Колпакова и Семенов удостоились хвалебных, но довольно сдержанных рецензий. И лишь на четвертый день гастролей, когда на сцену впервые вышел Нуреев в отрывке из «Баядерки»136, французов пробудила взрывная мощь танцовщиков Кировского. «Баядерка» на Западе никогда не ставилась. Потрясающая красота акта «Тени», дополненная экзотическим обликом Рудольфа в роли воина Солора, привела парижан в восхищение. Солору снится его мертвая возлюбленная, баядерка Никия, и на сцене одна за другой появляются балерины, выполняющие в унисон одну и ту же комбинацию, пока по диагоналям по направлению к рампе не выстраиваются двадцать четыре танцовщицы в белых пачках, «ряд за рядом далекие, мерцающие фигуры, которые колышутся и склоняются, словно кукурузное поле в лунном свете». Другим ударным моментом было бравурное соло Солора. Перед парижскими гастролями Сергеев предложил Рудольфу заменить его чем-нибудь по своему выбору, и он, дебютируя в Париже, исполнял соло из «Корсара», принесшее ему славу еще во время учебы.

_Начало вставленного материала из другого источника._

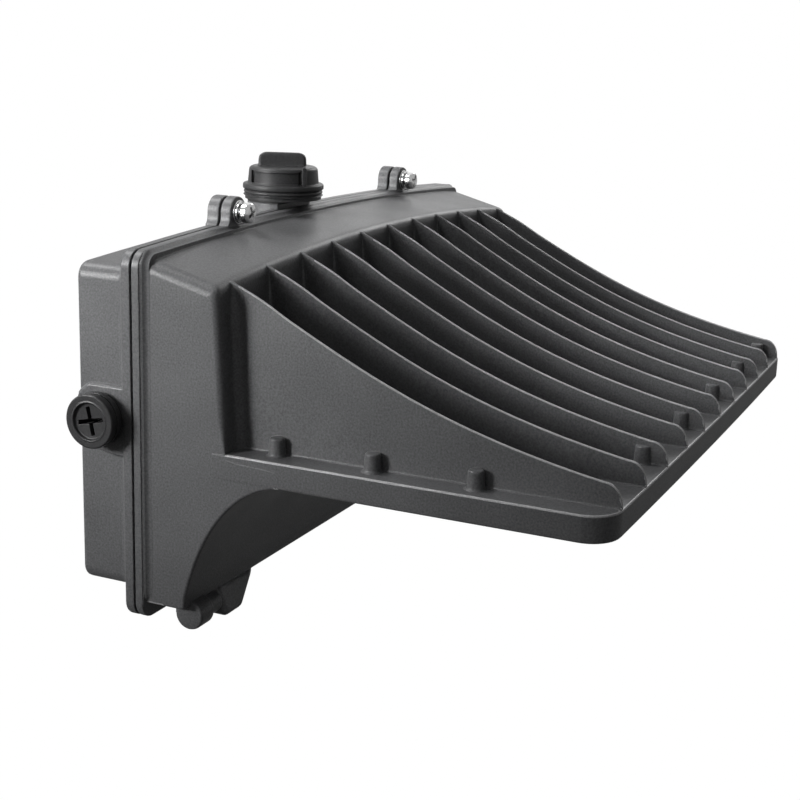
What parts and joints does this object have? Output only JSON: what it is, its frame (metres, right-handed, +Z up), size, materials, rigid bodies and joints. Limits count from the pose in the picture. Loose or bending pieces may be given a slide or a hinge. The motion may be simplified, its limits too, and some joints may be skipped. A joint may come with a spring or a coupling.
{
  "type": "wall pack light",
  "caption": "Full cutoff LED wall pack light: shallow rear housing, hinged finned cover with a wide flat tray, twist-on photocell cap and side conduit plugs.",
  "frame": {"origin": "middle of the wall face, on the wall plane, level with the conduit plugs' axis", "axes": "+X along the wall to the right seen from the front, -Y out of the wall towards the front, +Z up; the wall face looks along +Y"},
  "size_m": [0.3706, 0.2546, 0.2075],
  "materials": {
    "charcoal_casting": "fine textured powder coat, semi-matte",
    "frame_coat": "fine textured powder coat, semi-matte",
    "dark_plastic": "moulded, satin",
    "black_rubber": "matt",
    "pale_silicone": "matt",
    "bright_steel": "polished stainless steel",
    "pin_steel": "ground",
    "zinc_nut": "zinc plated",
    "green_screw": "green plated",
    "lead_cover": "black, white and red or green sleeves",
    "green_lead": "green sleeve, tinned ring",
    "low_lead": "red and black sleeves",
    "connector_plastic": "moulded, orange and yellow",
    "ivory_plastic": "moulded",
    "driver_case": "satin, potted inside",
    "white_board": "metal core with white mask",
    "chip_phosphor": "phosphor over white package",
    "clear_lens": "clear tempered"
  },
  "bodies": {
    "housing": {"rear_housing": "charcoal_casting", "housing_gasket": "black_rubber", "plug_seals": "black_rubber", "receptacle_gasket": "black_rubber", "photocell_receptacle": "dark_plastic", "receptacle_nut": "zinc_nut", "photocell_leads": "lead_cover", "wire_connectors": "connector_plastic", "supply_leads": "lead_cover", "supply_socket": "ivory_plastic", "ground_screw": "green_screw", "ground_lead": "green_lead"},
    "cover": {"front_cover": "charcoal_casting", "hinge_pins": "pin_steel", "led_driver": "driver_case", "driver_screws": "bright_steel", "driver_leads": "lead_cover", "driver_plug": "ivory_plastic", "led_leads": "low_lead", "lead_grommet": "black_rubber", "led_board": "white_board", "led_chips": "chip_phosphor", "board_screws": "bright_steel", "lens_gasket": "pale_silicone", "lens_panel": "clear_lens", "lens_frame": "frame_coat", "lens_screws": "bright_steel", "flat_washers": "bright_steel", "spring_washers": "bright_steel"},
    "cover_screw_left": {"cover_screw_left": "bright_steel"},
    "cover_screw_right": {"cover_screw_right": "bright_steel"},
    "conduit_plug_left": {"conduit_plug_left": "dark_plastic"},
    "conduit_plug_right": {"conduit_plug_right": "dark_plastic"},
    "photocell_cap": {"photocell_cap": "dark_plastic"}
  },
  "joints": [
    {"name": "cover_hinge", "type": "hinge", "parent": "housing", "child": "cover", "pos_m": [0, -0.054, -0.0904], "axis": [1, 0, 0], "range_deg": [0, 120]},
    {"name": "cover_screw_left_turn", "type": "hinge", "parent": "cover", "child": "cover_screw_left", "pos_m": [-0.0945, -0.0316, 0.086], "axis": [0, -1, 0], "continuous": true},
    {"name": "cover_screw_right_turn", "type": "hinge", "parent": "cover", "child": "cover_screw_right", "pos_m": [0.0945, -0.0316, 0.086], "axis": [0, -1, 0], "continuous": true},
    {"name": "conduit_plug_left_turn", "type": "hinge", "parent": "housing", "child": "conduit_plug_left", "pos_m": [-0.18, -0.0133, 0], "axis": [-1, 0, 0], "continuous": true},
    {"name": "conduit_plug_right_turn", "type": "hinge", "parent": "housing", "child": "conduit_plug_right", "pos_m": [0.18, -0.0133, 0], "axis": [1, 0, 0], "continuous": true},
    {"name": "photocell_twist", "type": "hinge", "parent": "housing", "child": "photocell_cap", "pos_m": [-0.027, -0.0229, 0.0875], "axis": [0, 0, 1], "range_deg": [0, 35]}
  ]
}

«Мы уже запомнили имя Нуреева после генеральной репетиции, но большинство из нас видели его в тот раз впервые», — вспоминает Игорь Эйснер, ставший впоследствии правительственным куратором французского балета, а в 80-х годах близким другом Нуреева. Сопровождал Эйснера в тот вечер Мишель Ги, будущий министр культуры, в правительственной ложе Национального оперного театра сидел действующий министр культуры, писатель Андре Мальро. Эйснер и через тридцать лет, после бесчисленных спектаклей, хорошо помнил, как впервые увидел Нуреева. «Он взлетел в воздух, обхватив себя руками за плечи и поджав ноги. Стояла полная тишина, ии звука, ни даже вздоха «ах!». Потом вдруг тишина прервалась громовыми аплодисментами. Мы были потрясены». Его «ртутный» танец то и дело вызывал рев публики, который, по словам одного зрителя, он слышал только на бое быков.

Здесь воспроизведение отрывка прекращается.